Diameter of a compact metric space Let $(X,d)$ be a compact metric space, then it's bounded, therefore $\operatorname{diam}(X)$ is finite, then there exists $x_0, x_1 \in X$ such that $\operatorname{diam}(X) = d(x_0, x_1)$. Is this explanation correct?
 A: I don't think your reasoning is entirely correct. There are plenty of metric spaces with finite diameter but such that there are no $x,y$ such that $\textrm{diam}(X) = d(x,y)$. For instance take the open interval $(0,1)$ (of course this set is not compact *wink)

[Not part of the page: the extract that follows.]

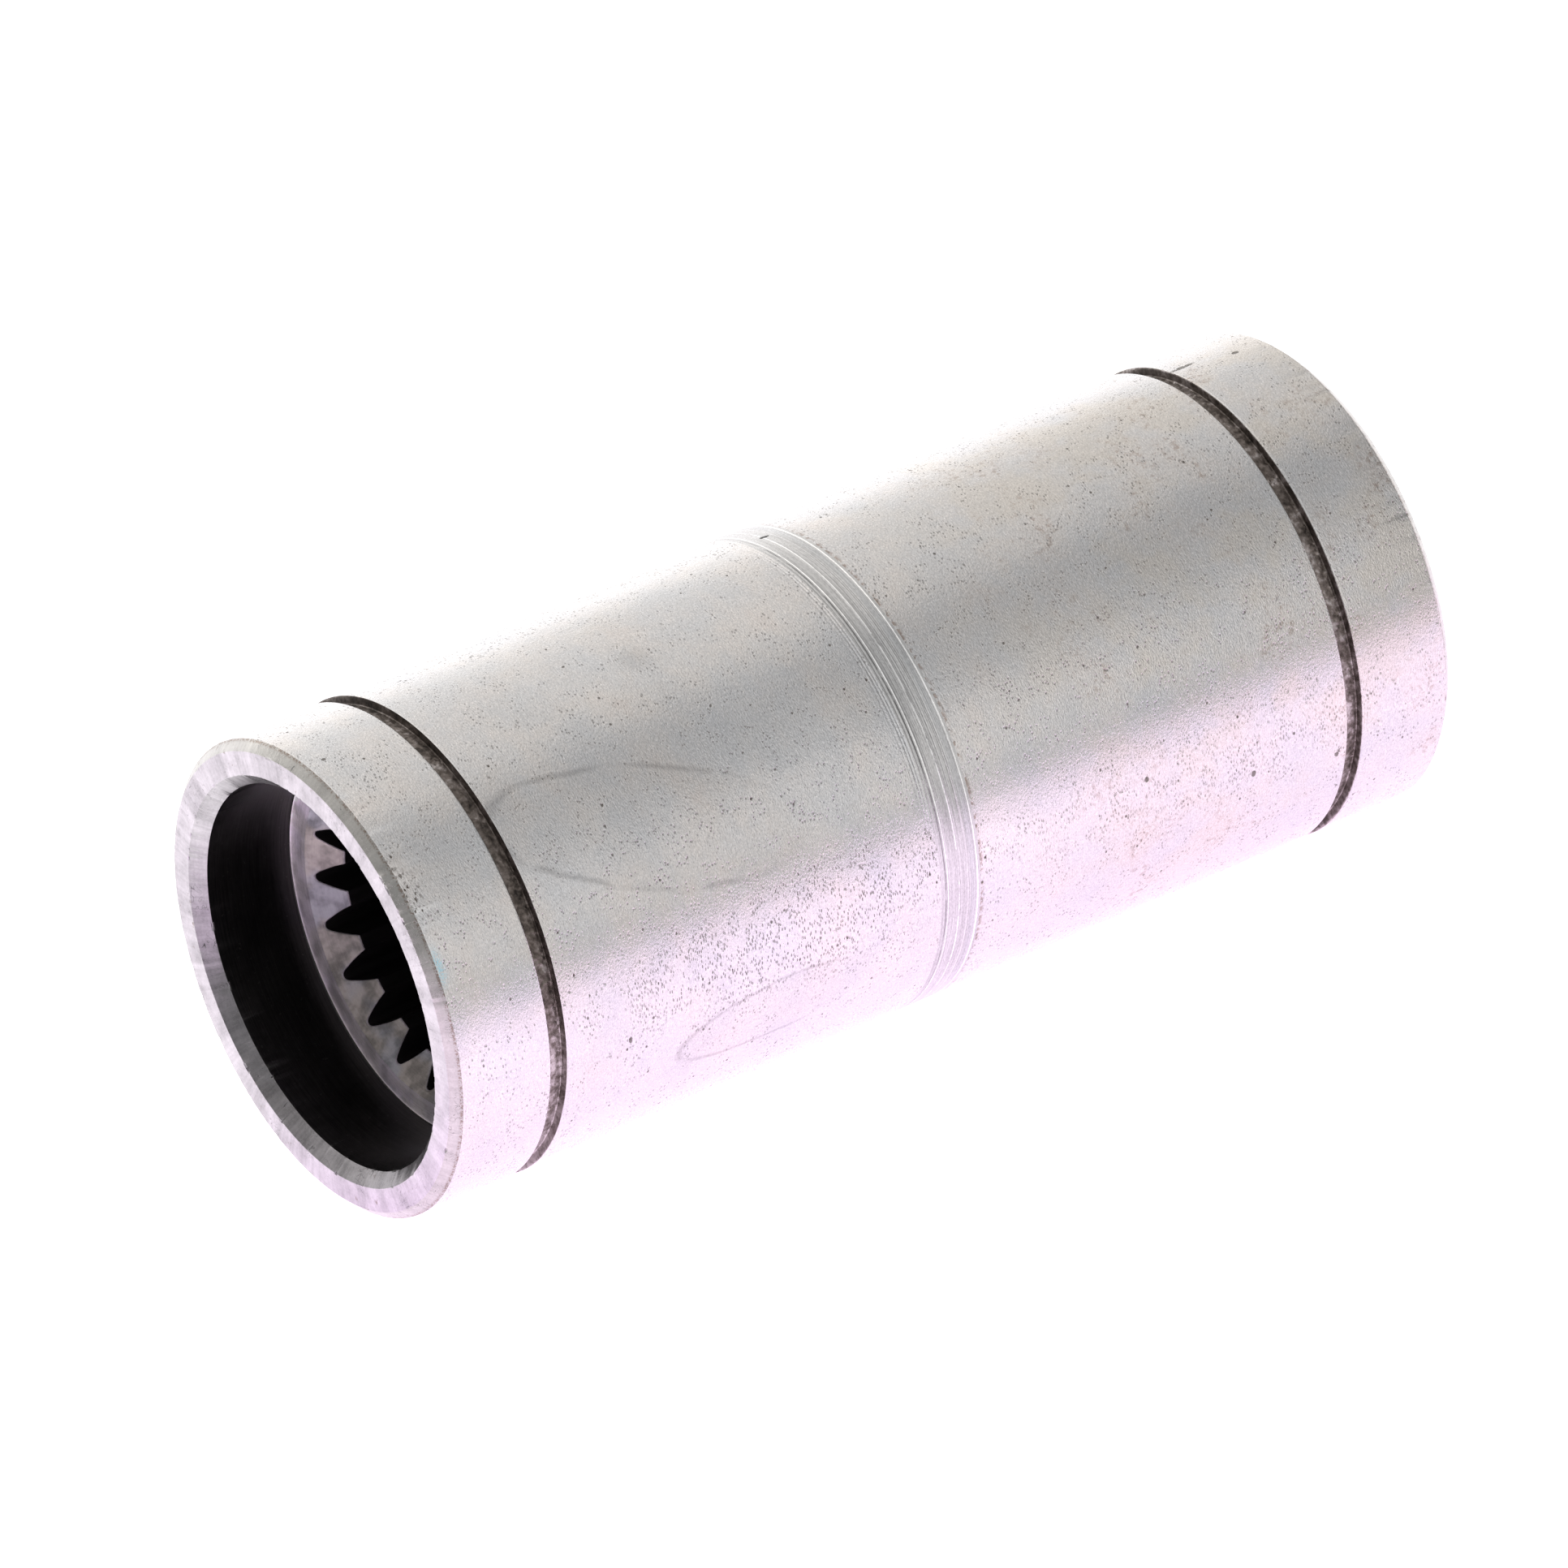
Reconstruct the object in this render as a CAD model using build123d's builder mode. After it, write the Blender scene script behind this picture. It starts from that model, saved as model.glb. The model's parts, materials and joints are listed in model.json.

Here's how I would tackle it. Consider the function $$f(x) = \max_{y \in X} d(x,y)$$ Show $f$ is continous and then as $X$ is compact, $f$ attains its supremum on $X$.

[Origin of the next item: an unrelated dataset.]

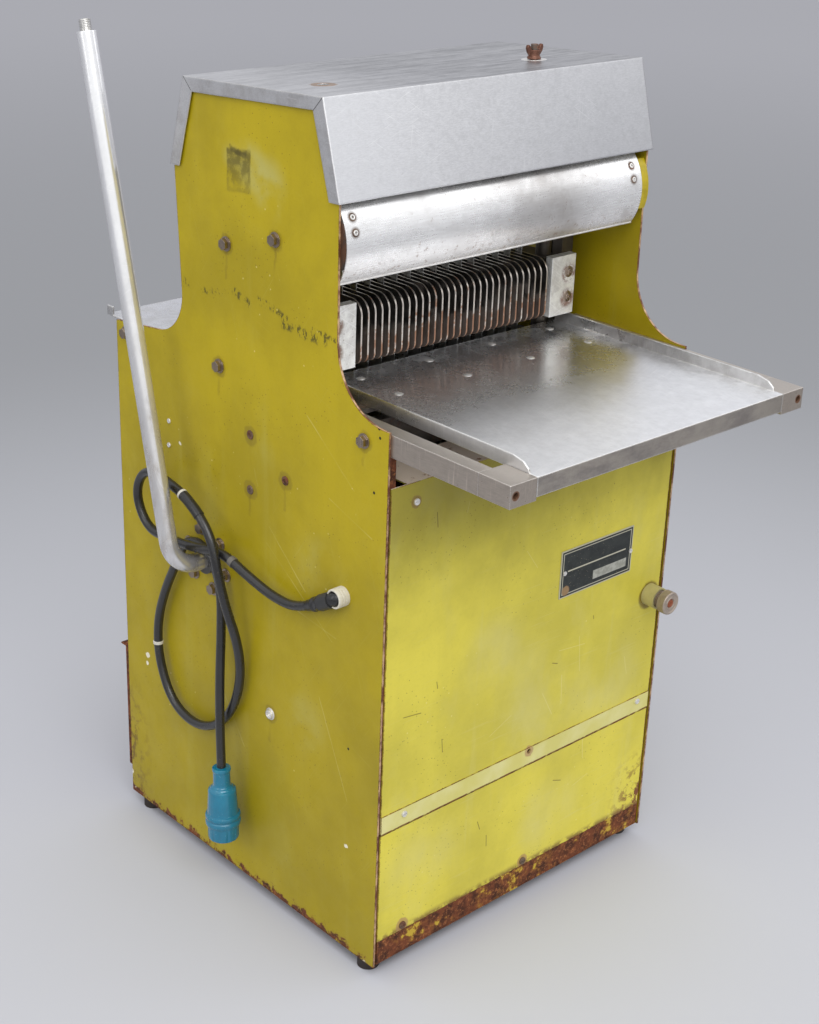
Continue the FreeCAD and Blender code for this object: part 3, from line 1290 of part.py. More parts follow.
def round_screws():
    """The round-headed screws of the side sheets, the front sheets, the plate and the hood."""
    screws = []
    shank = size("bolt_radius")
    side_screw = dome_screw(6, 2.5, shank, size("side_gauge"))
    crank_bolt = (size("crank_place") + CRANK_BOLT[0], size("crank_height") + CRANK_BOLT[1])
    for side in (-1, 1):
        across = 0 if side < 0 else size("case_width")
        for back, up in (*COUNTERSUNK_BOLTS, crank_bolt):
            spot = corner() + Vector(across, back, up)
            screws.append(along(Vector(side, 0, 0), side_screw, spot))
    small = dome_screw(3.5, 2, 1.5, SEAT)
    front_screw = dome_screw(5.5, 2.5, 2, SEAT)
    for back, up in SIDE_SCREWS:
        screws.append(along(Vector(-1, 0, 0), small, corner() + Vector(-SEAT, back, up)))
    front = Vector(0, -1, 0)
    face = size("front_recess")
    for across, edge, rise in FRONT_SCREWS:
        from_left = across if across > 0 else size("case_width") + across
        depth = face - size("hem_proud") if edge == "front_joint" else face
        spot = corner() + Vector(from_left, depth - SEAT, size(edge) + rise)
        screws.append(along(front, front_screw, spot))
    plate_face = face - size("label_gauge") - SEAT
    for across, up in LABEL_SCREWS:
        spot = Vector(size("label_left") + across, plate_face, size("label_low") + up)
        screws.append(along(front, small, corner() + spot))
    axis = corner() + Vector(0, size("hood_axis_place"), size("hood_axis_height"))
    columns = (size("hood_left") + size("hood_screw_left"), size("hood_right") - size("hood_screw_right"))
    for across in columns:
        for rise in (size("hood_screw_low"), size("hood_screw_high")):
            angle = math.asin(rise / size("hood_radius"))
            way = Vector(0, -math.cos(angle), math.sin(angle))
            spot = axis + Vector(across, 0, 0) + way * (size("hood_radius") + SEAT)
            screws.append(along(way, small, spot))
    shape_feature(Part.makeCompound(screws), "round_head_screws")


# ---------------------------------------------------------------------------------------------
# The machine
# ---------------------------------------------------------------------------------------------
def build():
    """Make every sub-part, from the case inwards."""
    side_panel("left_side_panel", "0", True)
    side_panel("right_side_panel", "case_width - side_gauge", False)
    base_frame()
    rubber_feet()
    upper_front_panel()
    lower_front_panels()
    rear_panels()
    top_cover()
    lid_fastening()
    blade_hood()
    table_arms()
    front_tray()
    tray_supports()
    infeed_tray()
    slide_rails()
    comb_plates()
    comb_frame()
    comb_carriage()
    lever()
    lever_shaft()
    blade_frame("front")
    blade_frame("rear")
    blades("front", 0)
    blades("rear", 1)
    blade_guides()
    crankshaft()
    connecting_rods("front")
    connecting_rods("rear")
    grooved_pulley("crank_pulley", "crank_place", "crank_height", "crank_pulley_radius",
                   "crank_radius + running_fit / 2")
    grooved_pulley("motor_pulley", "motor_place", "motor_height", "motor_pulley_radius",
                   "motor_shaft_radius + running_fit / 2")
    drive_belt()
    motor()
    label_plate()
    push_switch()
    cable_gland()
    end, way = cord_tube()
    mains_plug(end, way)
    case_bolts()
    round_screws()
    doc.recompute()


def check():
    """Stop before anything is written if an object failed or a sub-part is not sound."""
    faults = []
    for item in doc.Objects:
        if "Invalid" in item.State or "Error" in item.State:
            faults.append(f"{item.Name} ({item.Label}) is {item.State}")
    for item in subparts:
        if item.Shape.isNull() or not item.Shape.isValid() or not item.Shape.Solids:
            faults.append(f"{item.Label} has no sound solid")
    if faults:
        raise SystemExit("\n".join(faults))


def export():
    """Write one STEP file for each sub-part, and print how large the machine is."""
    os.makedirs("parts", exist_ok=True)
    whole = FreeCAD.BoundBox()
    for item in subparts:
        item.Shape.exportStep(f"parts/{item.Label}.step")
        if item.Label not in ("power_cord", "mains_plug", "gland_nut"):
            whole.add(item.Shape.BoundBox)
    print(f"{len(subparts)} sub-parts, without the cord they span", whole)


build()
check()
export()
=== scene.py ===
"""The looks of a frame-saw bread slicer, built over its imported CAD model. Metres, +Z up, +Y to the back."""
import math

import bmesh
import bpy
from mathutils import Matrix, Vector


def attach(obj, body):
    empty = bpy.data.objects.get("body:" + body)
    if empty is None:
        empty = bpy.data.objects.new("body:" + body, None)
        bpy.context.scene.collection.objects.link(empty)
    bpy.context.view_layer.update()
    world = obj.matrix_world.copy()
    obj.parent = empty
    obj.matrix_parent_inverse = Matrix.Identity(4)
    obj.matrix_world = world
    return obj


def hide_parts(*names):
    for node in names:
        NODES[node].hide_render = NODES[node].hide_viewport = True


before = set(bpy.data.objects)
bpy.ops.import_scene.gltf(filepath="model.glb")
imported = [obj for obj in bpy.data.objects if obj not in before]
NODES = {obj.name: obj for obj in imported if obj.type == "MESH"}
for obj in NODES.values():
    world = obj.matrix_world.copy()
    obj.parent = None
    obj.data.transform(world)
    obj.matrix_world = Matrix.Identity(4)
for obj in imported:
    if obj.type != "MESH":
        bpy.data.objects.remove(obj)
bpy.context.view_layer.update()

# The left front corner of the case on the floor. Places below are counted from it in millimetres.
# The finishes' own measures, and those of screw heads, are in metres.
CORNER = Vector((-0.23845, -0.199, 0.0))
MM = 0.001
LEFT_EDGE, FRONT_EDGE = 238.45, 199
LEFT, FRONT, UP = Vector((-1, 0, 0)), Vector((0, -1, 0)), Vector((0, 0, 1))


def at(x, y, z):
    """A place counted from the corner of the case, in millimetres, as a point of the row frame."""
    return CORNER + Vector((x, y, z)) * MM


# Camera
AZIMUTH, ELEVATION, ROLL = math.radians(-43.2), math.radians(23.6), math.radians(2.1)
CAMERA_PLACE = (-1260.2, -1380.6, 1501.2)
FOCAL_PIXELS, LONG_SIDE, SENSOR = 1727.0, 1024.0, 36.0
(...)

You can also do it with open covers, but I haven't checked all the details.
A: Define $f(x) = \max_{y \in X} d(x,y)$, then
$|f(x_1)-f(x_2)| \le d(x_1,x_2)$, hence $f$ is continuous.
Since $f$ is continuous, it has a $\max$ on $X$. In particular, there is some
$x_0$ such that $f(x_0) = \max_{x \in X} f(x)$. And similarly, there is some
$x_1$ such that $f(x_0) = d(x_0,x_1)$, and we have
$d(x_0,x_1) \ge d(x,y)$ for all $x,y \in X$.
A: You are only using boundedness, which is not sufficient as others have already pointed out.
I believe the simplest correct proof is this:
If $X$ is compact then so is $X \times X$, and $d$ is a continuous function on the compact set $X \times X$. A continuous function on a compact set is bounded and it attains its max and min values.